Rows from a 3D modeling dataset:

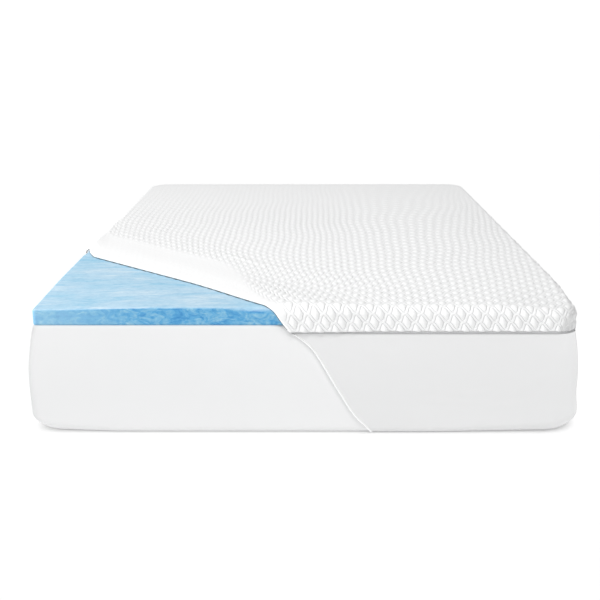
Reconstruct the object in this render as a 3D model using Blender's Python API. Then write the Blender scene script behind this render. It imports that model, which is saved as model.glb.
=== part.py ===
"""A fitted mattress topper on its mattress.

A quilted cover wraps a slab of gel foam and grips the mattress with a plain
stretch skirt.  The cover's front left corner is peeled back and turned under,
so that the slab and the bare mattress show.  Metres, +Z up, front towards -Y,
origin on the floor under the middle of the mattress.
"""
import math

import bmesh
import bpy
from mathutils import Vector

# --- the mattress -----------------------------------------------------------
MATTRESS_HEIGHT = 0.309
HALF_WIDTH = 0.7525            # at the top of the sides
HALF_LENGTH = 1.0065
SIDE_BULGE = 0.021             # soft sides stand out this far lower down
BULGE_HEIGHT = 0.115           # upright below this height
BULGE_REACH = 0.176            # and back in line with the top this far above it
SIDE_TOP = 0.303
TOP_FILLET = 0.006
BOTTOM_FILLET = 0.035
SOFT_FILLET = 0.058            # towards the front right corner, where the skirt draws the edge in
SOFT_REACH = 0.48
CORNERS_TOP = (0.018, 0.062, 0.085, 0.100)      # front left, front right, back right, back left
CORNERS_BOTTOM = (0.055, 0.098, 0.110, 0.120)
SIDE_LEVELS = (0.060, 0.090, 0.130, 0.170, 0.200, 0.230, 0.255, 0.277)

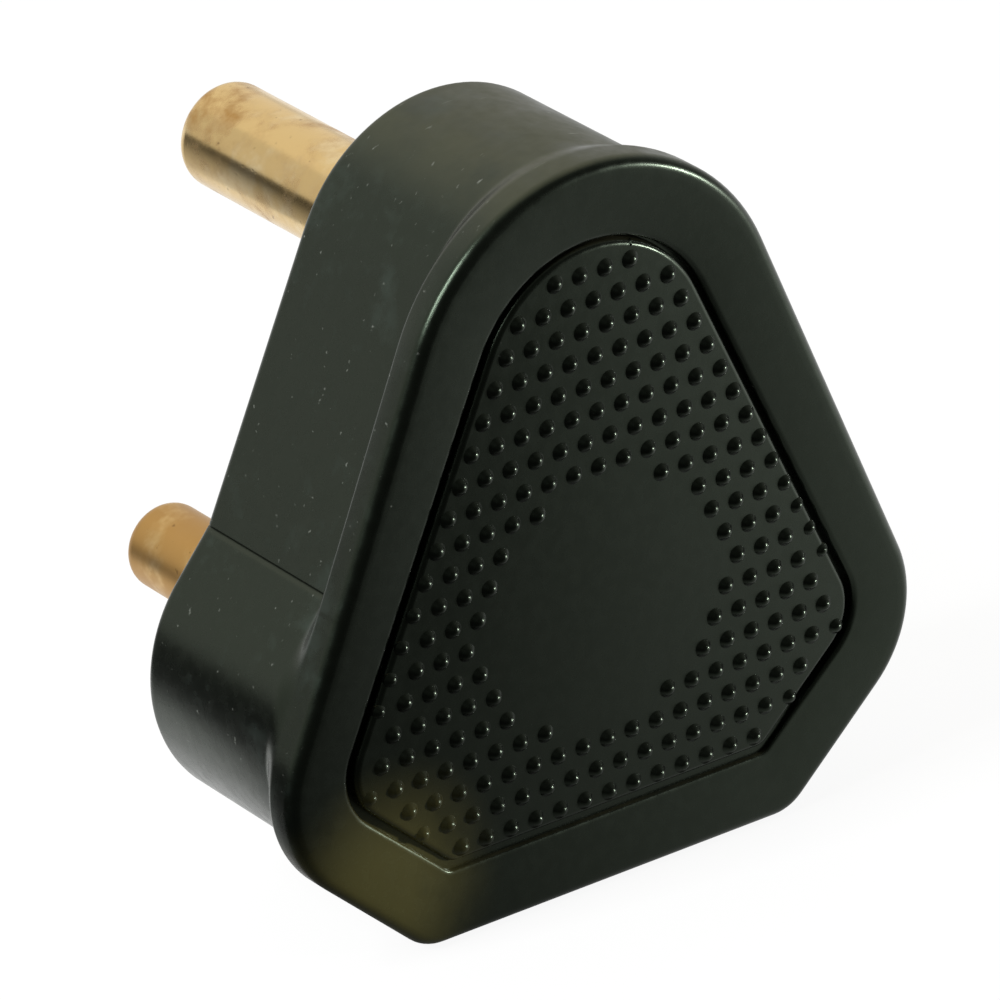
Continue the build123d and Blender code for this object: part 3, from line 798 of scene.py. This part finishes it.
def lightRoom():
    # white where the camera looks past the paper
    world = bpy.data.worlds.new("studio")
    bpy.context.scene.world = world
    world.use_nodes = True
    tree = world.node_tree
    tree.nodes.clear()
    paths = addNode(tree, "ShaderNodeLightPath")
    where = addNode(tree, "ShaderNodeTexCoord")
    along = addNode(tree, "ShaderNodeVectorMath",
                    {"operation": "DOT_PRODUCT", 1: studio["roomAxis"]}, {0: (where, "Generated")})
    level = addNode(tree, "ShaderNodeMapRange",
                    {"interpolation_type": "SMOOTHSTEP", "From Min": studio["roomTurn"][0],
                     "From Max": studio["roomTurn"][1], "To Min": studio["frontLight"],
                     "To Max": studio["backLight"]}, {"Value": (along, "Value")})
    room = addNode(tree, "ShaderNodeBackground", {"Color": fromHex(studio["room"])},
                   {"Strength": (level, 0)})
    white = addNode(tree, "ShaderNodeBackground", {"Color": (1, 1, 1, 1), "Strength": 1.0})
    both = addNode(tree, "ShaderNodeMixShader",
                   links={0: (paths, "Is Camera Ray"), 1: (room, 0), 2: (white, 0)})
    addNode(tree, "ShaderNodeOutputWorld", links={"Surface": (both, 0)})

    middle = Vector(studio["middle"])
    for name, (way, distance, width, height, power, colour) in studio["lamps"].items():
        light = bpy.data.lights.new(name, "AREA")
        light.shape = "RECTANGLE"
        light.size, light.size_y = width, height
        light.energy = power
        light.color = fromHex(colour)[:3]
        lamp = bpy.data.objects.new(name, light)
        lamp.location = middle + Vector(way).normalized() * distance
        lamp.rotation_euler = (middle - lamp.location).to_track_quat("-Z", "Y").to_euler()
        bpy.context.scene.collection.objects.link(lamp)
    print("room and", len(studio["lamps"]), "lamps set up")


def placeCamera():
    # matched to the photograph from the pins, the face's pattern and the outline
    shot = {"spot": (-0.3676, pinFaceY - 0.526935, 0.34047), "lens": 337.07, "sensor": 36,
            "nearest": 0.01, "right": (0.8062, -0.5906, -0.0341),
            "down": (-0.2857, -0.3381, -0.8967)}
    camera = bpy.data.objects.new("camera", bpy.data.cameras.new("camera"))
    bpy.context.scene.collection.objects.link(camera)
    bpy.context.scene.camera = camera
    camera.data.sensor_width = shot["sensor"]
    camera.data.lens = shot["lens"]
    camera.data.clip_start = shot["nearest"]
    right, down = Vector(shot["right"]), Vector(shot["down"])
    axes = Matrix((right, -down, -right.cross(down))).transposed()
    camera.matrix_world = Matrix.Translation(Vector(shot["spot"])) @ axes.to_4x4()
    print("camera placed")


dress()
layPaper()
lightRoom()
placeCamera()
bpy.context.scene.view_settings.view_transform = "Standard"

---

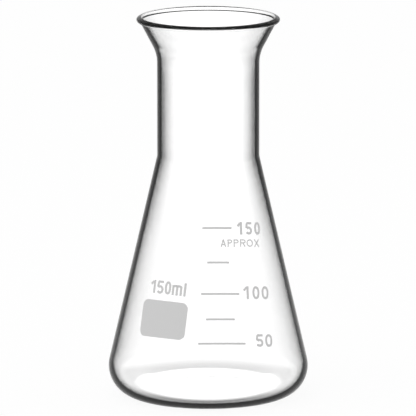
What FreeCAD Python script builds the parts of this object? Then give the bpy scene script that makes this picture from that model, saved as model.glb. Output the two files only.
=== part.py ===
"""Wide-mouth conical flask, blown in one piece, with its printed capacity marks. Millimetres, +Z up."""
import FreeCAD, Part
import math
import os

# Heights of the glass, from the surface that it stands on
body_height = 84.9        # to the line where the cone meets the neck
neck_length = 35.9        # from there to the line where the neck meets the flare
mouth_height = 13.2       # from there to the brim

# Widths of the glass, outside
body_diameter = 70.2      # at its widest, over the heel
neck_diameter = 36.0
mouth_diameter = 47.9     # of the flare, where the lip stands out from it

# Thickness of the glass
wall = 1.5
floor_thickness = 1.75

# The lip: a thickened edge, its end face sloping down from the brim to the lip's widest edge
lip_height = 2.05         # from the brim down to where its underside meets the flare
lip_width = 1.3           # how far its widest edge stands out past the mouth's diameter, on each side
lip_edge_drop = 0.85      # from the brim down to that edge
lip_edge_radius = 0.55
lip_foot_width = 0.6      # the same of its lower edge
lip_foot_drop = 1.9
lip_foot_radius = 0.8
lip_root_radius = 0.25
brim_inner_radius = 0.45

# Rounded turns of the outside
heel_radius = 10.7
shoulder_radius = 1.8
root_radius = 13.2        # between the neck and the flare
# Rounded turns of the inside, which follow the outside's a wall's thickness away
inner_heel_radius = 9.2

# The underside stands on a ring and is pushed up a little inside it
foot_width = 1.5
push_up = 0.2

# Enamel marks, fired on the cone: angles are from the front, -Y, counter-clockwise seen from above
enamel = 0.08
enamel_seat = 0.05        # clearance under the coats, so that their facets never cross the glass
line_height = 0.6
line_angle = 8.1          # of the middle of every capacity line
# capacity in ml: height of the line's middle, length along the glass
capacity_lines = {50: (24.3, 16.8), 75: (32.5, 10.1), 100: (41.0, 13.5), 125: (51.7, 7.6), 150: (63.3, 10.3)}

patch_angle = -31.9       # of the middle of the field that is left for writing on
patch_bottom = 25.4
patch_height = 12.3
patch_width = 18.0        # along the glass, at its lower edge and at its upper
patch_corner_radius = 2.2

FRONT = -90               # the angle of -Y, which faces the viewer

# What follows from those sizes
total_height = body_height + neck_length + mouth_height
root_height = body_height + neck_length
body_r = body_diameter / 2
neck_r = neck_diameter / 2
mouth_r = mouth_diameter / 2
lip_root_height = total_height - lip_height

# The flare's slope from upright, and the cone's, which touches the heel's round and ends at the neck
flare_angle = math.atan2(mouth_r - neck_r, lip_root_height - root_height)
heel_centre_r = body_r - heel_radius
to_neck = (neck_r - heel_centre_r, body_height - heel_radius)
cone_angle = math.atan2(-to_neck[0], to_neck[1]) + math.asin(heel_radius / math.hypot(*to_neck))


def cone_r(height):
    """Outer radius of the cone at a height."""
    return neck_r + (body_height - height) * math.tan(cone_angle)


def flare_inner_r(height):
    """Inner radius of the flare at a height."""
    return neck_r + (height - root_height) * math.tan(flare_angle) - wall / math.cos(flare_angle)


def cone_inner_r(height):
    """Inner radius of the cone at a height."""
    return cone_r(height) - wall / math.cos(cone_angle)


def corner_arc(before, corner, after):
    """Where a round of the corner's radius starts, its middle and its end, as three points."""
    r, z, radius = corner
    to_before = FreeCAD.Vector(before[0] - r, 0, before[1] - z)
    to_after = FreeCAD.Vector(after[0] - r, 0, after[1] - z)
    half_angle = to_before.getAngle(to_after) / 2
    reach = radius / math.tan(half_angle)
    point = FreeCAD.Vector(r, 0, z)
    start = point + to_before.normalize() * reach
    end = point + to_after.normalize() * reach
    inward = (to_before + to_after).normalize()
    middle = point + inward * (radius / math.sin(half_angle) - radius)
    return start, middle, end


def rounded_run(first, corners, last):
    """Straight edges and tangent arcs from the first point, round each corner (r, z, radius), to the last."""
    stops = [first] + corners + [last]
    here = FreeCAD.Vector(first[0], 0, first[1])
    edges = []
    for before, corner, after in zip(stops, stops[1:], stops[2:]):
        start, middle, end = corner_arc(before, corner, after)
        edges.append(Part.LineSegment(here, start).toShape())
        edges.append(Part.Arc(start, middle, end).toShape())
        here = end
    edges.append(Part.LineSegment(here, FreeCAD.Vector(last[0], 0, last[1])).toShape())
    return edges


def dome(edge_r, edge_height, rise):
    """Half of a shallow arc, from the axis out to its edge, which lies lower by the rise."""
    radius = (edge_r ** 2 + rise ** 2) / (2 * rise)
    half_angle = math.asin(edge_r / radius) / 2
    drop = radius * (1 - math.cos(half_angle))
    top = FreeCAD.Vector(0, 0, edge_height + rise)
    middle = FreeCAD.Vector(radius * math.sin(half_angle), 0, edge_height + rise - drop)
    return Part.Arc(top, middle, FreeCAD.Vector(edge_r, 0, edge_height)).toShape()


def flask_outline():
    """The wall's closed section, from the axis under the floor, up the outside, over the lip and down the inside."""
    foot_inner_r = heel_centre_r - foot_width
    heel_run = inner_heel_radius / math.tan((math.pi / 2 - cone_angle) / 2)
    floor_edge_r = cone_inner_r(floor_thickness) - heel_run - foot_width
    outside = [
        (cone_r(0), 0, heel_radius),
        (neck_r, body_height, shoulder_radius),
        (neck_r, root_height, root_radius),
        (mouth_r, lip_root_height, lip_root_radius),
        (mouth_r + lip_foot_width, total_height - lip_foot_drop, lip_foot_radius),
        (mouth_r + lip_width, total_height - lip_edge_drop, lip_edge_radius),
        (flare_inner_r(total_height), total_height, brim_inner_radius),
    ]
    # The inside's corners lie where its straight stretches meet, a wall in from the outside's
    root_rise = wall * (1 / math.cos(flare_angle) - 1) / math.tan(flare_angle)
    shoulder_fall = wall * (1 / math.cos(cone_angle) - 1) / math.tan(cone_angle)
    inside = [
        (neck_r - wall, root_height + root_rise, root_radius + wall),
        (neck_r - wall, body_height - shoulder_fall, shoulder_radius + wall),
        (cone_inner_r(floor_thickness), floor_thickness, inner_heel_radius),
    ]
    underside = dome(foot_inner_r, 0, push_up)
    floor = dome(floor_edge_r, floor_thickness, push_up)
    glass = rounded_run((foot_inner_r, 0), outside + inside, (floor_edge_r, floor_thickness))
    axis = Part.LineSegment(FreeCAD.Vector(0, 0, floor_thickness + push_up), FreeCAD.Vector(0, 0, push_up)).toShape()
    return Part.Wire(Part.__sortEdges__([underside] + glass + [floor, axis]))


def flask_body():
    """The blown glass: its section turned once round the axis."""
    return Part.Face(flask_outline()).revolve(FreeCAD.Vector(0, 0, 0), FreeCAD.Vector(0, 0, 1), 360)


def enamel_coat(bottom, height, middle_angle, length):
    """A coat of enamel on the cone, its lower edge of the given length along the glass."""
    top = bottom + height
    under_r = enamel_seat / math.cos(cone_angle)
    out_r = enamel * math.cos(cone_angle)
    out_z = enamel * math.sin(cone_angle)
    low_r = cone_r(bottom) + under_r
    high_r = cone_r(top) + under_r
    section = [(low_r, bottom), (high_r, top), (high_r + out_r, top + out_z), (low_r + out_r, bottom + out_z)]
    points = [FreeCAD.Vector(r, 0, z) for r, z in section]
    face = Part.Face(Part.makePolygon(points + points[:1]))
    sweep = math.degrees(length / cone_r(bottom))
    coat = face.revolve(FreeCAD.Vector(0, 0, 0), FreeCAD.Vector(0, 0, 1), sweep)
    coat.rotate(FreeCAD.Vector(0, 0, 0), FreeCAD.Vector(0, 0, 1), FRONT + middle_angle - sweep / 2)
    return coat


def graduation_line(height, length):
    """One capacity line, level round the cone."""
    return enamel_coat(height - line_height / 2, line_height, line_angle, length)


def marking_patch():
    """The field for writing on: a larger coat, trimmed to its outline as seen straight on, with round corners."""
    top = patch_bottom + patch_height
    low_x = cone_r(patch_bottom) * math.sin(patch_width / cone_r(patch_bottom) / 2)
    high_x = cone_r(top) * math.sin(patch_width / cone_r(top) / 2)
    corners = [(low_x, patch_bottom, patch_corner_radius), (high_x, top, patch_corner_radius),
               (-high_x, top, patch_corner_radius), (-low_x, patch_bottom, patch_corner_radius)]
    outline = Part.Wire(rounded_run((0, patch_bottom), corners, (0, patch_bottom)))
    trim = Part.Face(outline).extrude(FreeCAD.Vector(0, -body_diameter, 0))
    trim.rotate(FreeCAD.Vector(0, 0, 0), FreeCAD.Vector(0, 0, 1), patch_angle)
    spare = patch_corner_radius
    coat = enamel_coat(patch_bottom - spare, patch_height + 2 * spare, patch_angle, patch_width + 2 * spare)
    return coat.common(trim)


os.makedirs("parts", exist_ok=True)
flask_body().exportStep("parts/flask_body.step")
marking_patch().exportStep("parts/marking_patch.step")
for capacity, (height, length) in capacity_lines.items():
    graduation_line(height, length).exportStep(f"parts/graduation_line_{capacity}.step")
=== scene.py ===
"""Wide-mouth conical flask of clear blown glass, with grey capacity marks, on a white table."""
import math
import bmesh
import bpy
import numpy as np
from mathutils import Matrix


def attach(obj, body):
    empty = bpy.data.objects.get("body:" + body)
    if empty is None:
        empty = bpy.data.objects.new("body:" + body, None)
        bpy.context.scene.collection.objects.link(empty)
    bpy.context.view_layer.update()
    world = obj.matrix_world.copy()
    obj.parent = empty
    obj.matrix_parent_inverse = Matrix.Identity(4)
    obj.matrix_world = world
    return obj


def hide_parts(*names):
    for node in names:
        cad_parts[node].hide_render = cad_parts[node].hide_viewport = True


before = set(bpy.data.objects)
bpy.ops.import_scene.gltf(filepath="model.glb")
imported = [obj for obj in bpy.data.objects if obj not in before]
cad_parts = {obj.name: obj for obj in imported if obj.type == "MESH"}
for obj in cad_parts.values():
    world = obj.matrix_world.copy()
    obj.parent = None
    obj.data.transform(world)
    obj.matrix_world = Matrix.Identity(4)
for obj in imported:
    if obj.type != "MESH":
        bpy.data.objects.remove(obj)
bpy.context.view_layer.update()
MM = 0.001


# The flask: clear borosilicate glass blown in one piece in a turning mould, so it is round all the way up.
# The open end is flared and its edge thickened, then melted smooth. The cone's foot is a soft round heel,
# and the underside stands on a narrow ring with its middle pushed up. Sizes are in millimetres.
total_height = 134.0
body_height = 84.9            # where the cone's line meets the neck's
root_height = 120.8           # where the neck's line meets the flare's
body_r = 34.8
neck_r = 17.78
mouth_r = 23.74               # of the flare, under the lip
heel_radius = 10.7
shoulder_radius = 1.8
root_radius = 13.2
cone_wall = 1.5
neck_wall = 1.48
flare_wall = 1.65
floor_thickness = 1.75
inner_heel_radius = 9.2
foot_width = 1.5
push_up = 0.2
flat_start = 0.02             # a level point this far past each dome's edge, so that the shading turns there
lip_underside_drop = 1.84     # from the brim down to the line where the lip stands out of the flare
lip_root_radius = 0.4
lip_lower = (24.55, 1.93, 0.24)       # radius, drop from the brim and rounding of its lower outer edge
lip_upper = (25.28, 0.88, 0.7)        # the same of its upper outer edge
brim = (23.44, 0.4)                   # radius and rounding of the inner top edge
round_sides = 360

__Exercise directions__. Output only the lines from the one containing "corners, (0, patch_bottom)))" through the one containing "obj.data.transform(world)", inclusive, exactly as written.

__Solution for this task__.
    outline = Part.Wire(rounded_run((0, patch_bottom), corners, (0, patch_bottom)))
    trim = Part.Face(outline).extrude(FreeCAD.Vector(0, -body_diameter, 0))
    trim.rotate(FreeCAD.Vector(0, 0, 0), FreeCAD.Vector(0, 0, 1), patch_angle)
    spare = patch_corner_radius
    coat = enamel_coat(patch_bottom - spare, patch_height + 2 * spare, patch_angle, patch_width + 2 * spare)
    return coat.common(trim)


os.makedirs("parts", exist_ok=True)
flask_body().exportStep("parts/flask_body.step")
marking_patch().exportStep("parts/marking_patch.step")
for capacity, (height, length) in capacity_lines.items():
    graduation_line(height, length).exportStep(f"parts/graduation_line_{capacity}.step")
=== scene.py ===
"""Wide-mouth conical flask of clear blown glass, with grey capacity marks, on a white table."""
import math
import bmesh
import bpy
import numpy as np
from mathutils import Matrix


def attach(obj, body):
    empty = bpy.data.objects.get("body:" + body)
    if empty is None:
        empty = bpy.data.objects.new("body:" + body, None)
        bpy.context.scene.collection.objects.link(empty)
    bpy.context.view_layer.update()
    world = obj.matrix_world.copy()
    obj.parent = empty
    obj.matrix_parent_inverse = Matrix.Identity(4)
    obj.matrix_world = world
    return obj


def hide_parts(*names):
    for node in names:
        cad_parts[node].hide_render = cad_parts[node].hide_viewport = True


before = set(bpy.data.objects)
bpy.ops.import_scene.gltf(filepath="model.glb")
imported = [obj for obj in bpy.data.objects if obj not in before]
cad_parts = {obj.name: obj for obj in imported if obj.type == "MESH"}
for obj in cad_parts.values():
    world = obj.matrix_world.copy()
    obj.parent = None
    obj.data.transform(world)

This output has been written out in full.